Государыня получила извещение о смерти своей любимой подруги, г-жи Бенкендорф. Она оплакивала ее целые сутки и появилась на следующий день. Государь часто ездил в Москву, и, хотя эти поездки считались инкогнито, весь двор сопровождал его. Целью их было посещение больниц и других учреждений. Однажды вечером, когда возвращались ночью по дороге, ставшей невозможной от оттепели, карета, в которой сидели Государь, Государыня, оба Великих Князя и Великая Княгиня Елизавета, каждую минуту была готова опрокинуться. Государь забавлялся этим и спросил у Великого Князя Александра, боится ли Великая Княгиня Елизавета; Великий Князь, думая похвалить свою супругу, ответил, что нет, она не трусиха и не боится ничего.
— Вот именно этого я и не люблю, — сухо заметил Император.
Великий Князь спохватился и прибавил:
— Она боится только того, чего она должна бояться.

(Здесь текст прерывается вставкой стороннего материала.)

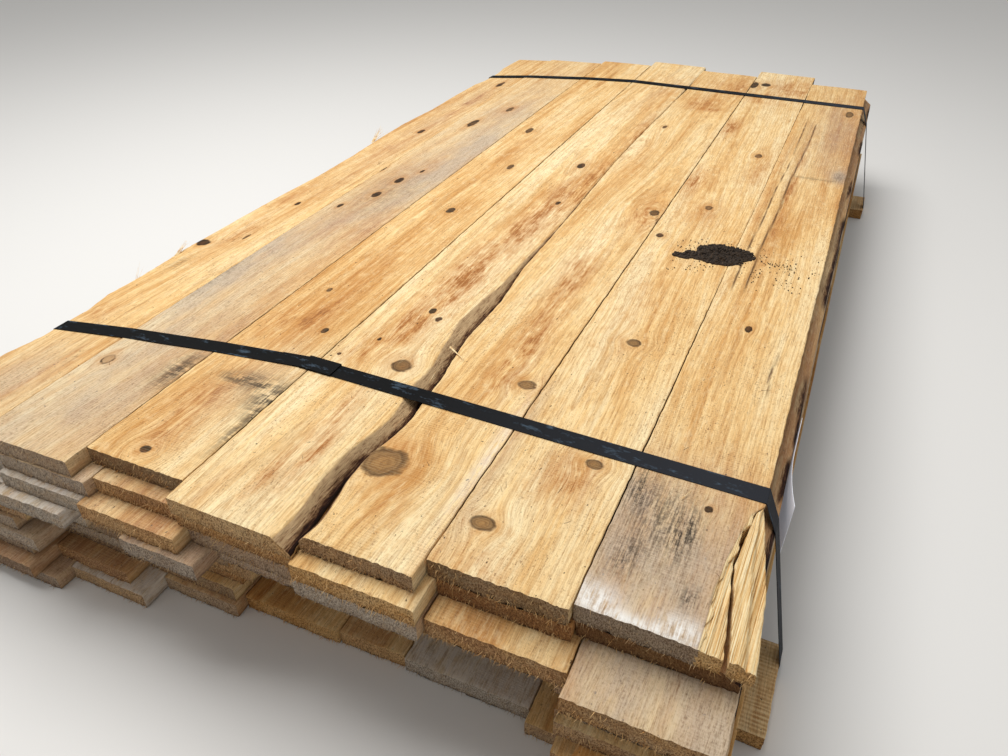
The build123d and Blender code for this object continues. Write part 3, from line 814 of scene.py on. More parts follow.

Но зло было уже сделано: Император был недоволен. Несмотря на великодушные стороны его души, у него была такая странность характера, что он готов был считать того врагом, в ком он не уверен был вызвать чувство страха. Из этого не следует, что в другие минуты он не показывал бы, что умеет ценить возвышенность чувств и энергию; и эту мелочность надо приписать недоверию, которое ему сумели внушить;
В Петровском дворце наладилась свадьба, которую довольно торжественно отпраздновали при дворе через несколько месяцев.
Граф Дитрихштейн, чрезвычайный посол венского двора, упоминавшийся мною раньше, был очень хорошо принят Государем и последовал за двором в Москву. Он жил не во дворце и каждый день приезжал обедать к Государю, а время до ужина проводил у графини Шуваловой, младшая дочь которой самым сильным образом влюбилась в него. Граф Дитрихштейн совсем не отвечал на эту страсть, но в дело вмешалась графиня де Шуазель и так хорошо повела интригу, что через шесть недель граф уезжал из Москвы вместе с графиней Шуваловой в качестве ее будущего зятя.